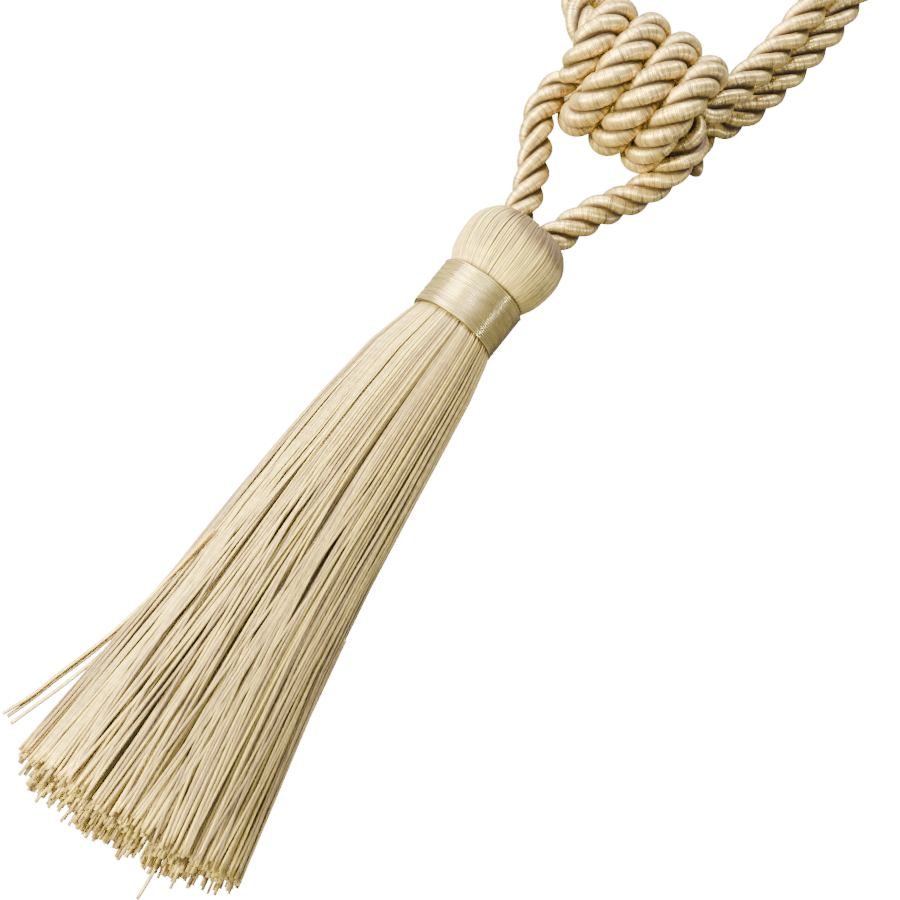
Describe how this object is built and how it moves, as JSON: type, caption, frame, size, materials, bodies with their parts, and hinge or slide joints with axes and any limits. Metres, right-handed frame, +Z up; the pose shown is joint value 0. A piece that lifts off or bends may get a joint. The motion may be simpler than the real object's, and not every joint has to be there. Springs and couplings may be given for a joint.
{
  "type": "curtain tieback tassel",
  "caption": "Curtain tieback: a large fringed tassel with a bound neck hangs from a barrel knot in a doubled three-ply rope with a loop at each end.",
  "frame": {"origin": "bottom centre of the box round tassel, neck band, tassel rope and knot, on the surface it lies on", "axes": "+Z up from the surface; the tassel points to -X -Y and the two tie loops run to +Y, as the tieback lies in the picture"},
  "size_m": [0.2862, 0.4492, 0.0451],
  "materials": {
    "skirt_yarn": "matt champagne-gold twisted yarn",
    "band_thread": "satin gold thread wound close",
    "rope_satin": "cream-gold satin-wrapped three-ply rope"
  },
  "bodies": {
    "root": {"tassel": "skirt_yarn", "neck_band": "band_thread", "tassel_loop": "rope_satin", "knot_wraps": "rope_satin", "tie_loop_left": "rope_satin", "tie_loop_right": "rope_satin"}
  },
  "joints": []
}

--

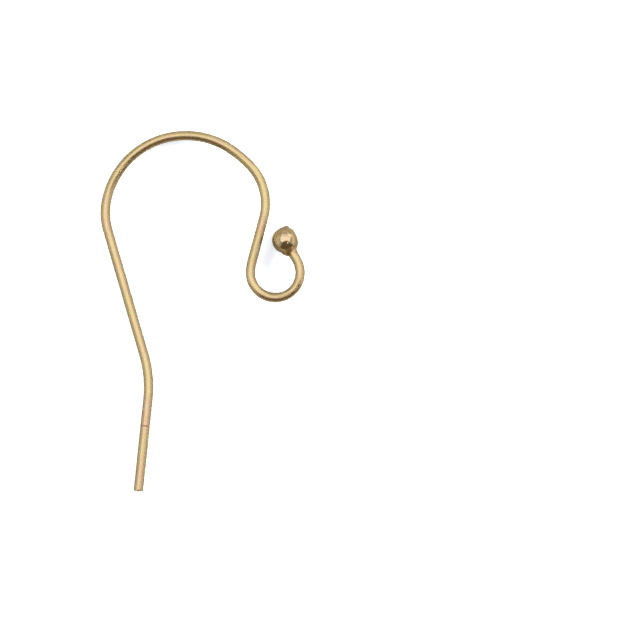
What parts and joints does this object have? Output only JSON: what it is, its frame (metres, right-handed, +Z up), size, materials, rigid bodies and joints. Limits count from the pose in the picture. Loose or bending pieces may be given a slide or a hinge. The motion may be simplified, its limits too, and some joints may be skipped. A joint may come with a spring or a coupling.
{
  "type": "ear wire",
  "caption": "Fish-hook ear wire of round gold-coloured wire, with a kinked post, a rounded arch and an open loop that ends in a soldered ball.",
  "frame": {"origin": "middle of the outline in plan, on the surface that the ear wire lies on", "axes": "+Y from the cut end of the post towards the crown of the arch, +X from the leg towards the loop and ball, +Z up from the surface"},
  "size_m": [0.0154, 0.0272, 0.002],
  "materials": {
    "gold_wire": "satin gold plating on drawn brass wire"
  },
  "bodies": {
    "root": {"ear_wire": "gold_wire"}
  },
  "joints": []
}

--

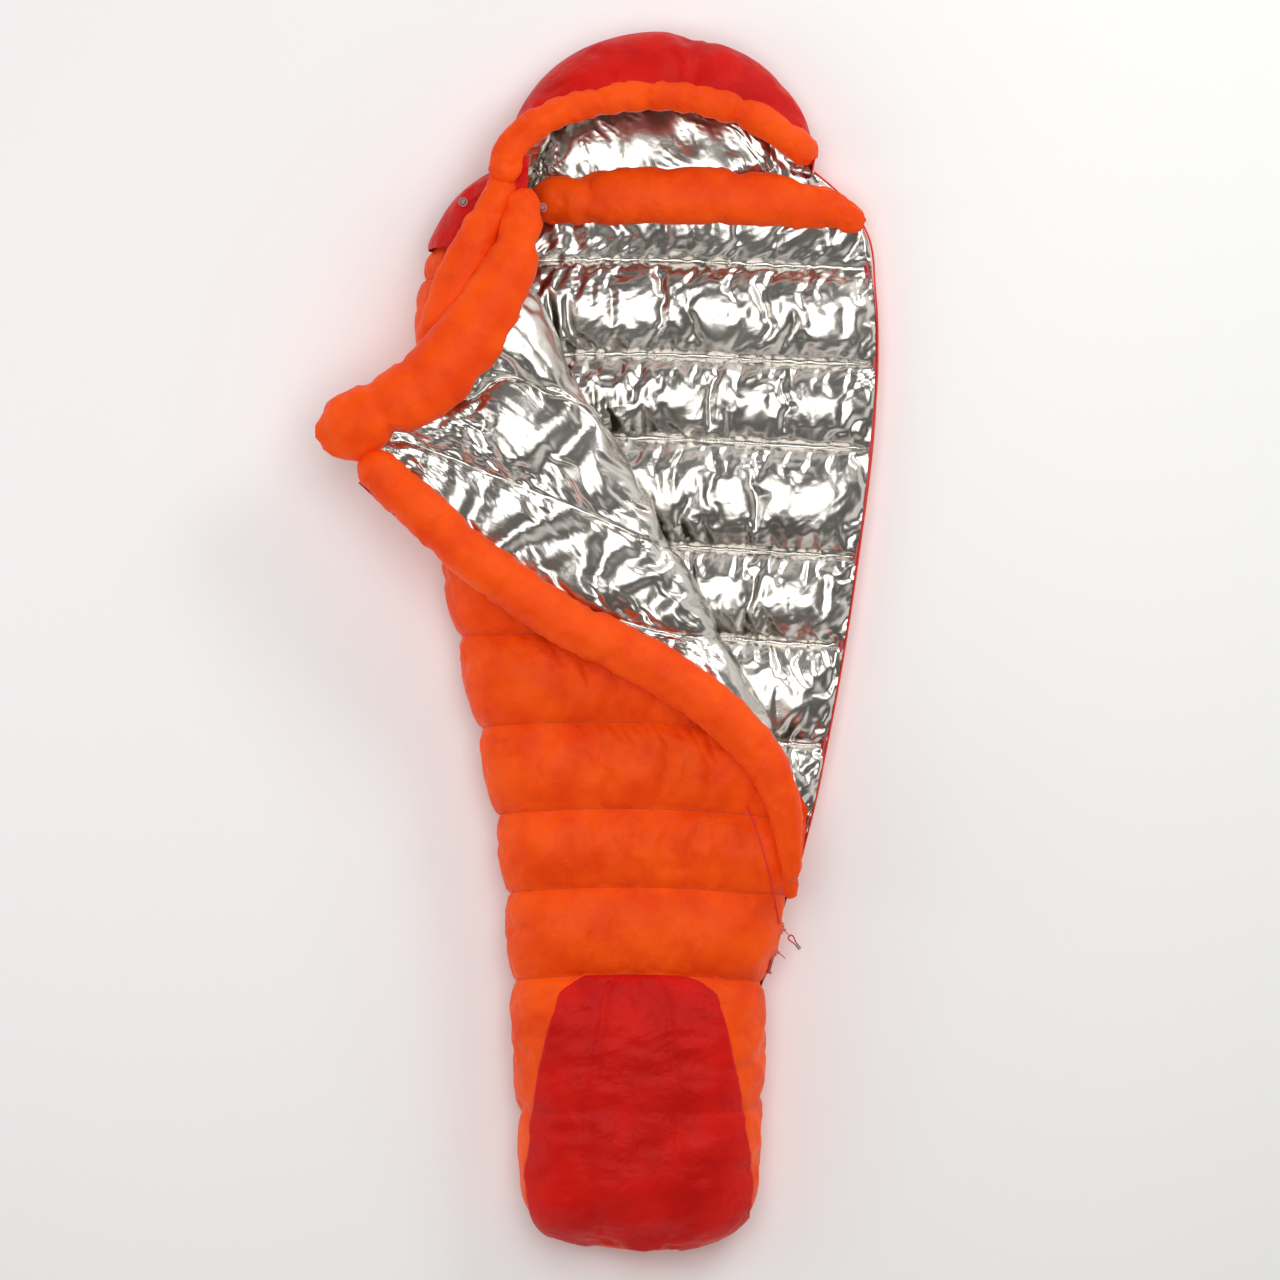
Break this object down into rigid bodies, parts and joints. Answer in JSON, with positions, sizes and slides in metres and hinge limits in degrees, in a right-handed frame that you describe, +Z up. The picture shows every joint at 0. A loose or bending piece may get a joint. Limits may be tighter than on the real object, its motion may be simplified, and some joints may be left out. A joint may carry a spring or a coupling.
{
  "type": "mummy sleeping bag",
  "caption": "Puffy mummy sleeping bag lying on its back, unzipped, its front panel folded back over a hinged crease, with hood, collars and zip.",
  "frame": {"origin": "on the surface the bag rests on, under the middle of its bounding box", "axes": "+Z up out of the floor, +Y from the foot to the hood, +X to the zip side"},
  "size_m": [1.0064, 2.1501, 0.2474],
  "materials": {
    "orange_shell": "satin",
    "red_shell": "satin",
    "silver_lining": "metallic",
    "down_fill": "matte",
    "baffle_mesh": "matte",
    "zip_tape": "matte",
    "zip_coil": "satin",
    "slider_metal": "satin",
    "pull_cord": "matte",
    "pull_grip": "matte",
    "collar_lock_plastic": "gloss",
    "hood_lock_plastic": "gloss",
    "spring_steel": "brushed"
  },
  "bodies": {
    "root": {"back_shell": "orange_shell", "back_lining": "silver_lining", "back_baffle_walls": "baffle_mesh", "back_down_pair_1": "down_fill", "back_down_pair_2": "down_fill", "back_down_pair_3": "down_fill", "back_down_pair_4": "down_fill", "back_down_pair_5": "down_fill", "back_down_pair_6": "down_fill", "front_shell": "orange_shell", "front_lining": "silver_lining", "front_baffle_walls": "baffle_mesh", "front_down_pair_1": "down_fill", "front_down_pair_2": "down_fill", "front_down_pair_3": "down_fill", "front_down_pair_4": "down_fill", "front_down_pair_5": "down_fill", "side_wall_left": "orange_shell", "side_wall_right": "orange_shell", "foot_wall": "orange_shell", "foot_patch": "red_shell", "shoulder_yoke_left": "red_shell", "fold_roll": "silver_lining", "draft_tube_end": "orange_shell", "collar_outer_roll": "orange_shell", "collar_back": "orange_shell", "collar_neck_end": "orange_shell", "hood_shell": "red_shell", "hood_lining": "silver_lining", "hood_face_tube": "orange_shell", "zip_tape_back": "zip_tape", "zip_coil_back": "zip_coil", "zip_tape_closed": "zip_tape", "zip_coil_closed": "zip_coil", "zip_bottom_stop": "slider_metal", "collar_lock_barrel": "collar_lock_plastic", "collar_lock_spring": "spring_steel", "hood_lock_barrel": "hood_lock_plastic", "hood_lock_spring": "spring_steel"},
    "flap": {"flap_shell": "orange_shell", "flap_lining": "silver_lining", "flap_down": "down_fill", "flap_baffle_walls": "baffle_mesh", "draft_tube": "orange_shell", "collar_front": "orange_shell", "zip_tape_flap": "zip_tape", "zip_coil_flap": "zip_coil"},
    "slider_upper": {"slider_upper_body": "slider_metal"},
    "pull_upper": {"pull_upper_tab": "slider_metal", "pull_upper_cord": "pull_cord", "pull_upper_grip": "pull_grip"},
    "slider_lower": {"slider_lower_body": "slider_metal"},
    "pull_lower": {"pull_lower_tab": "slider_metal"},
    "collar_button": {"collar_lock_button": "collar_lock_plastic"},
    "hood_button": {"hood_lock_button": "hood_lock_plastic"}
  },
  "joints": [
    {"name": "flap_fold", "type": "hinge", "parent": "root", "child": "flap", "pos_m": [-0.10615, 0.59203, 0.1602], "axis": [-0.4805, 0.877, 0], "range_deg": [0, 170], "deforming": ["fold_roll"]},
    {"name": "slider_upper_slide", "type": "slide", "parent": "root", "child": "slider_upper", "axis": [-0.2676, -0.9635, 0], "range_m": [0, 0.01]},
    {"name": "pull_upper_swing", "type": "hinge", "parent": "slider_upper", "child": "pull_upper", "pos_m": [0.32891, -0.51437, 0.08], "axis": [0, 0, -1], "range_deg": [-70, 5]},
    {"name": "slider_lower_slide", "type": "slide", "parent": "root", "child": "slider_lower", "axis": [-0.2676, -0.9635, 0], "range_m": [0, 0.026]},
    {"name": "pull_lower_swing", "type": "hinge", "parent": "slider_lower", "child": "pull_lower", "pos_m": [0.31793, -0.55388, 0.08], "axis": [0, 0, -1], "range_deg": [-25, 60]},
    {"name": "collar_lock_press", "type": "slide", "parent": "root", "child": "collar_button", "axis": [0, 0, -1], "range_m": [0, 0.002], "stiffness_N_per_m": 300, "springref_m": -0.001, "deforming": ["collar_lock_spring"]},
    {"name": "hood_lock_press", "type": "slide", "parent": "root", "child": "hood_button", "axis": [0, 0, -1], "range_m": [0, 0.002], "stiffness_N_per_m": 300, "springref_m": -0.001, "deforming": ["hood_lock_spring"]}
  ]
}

--

Work instructions
From the listing above, pick out every line containing "rigid".

Answer for the task
What parts and joints does this object have? Output only JSON: what it is, its frame (metres, right-handed, +Z up), size, materials, rigid bodies and joints. Limits count from the pose in the picture. Loose or bending pieces may be given a slide or a hinge. The motion may be simplified, its limits too, and some joints may be skipped. A joint may come with a spring or a coupling.
Break this object down into rigid bodies, parts and joints. Answer in JSON, with positions, sizes and slides in metres and hinge limits in degrees, in a right-handed frame that you describe, +Z up. The picture shows every joint at 0. A loose or bending piece may get a joint. Limits may be tighter than on the real object, its motion may be simplified, and some joints may be left out. A joint may carry a spring or a coupling.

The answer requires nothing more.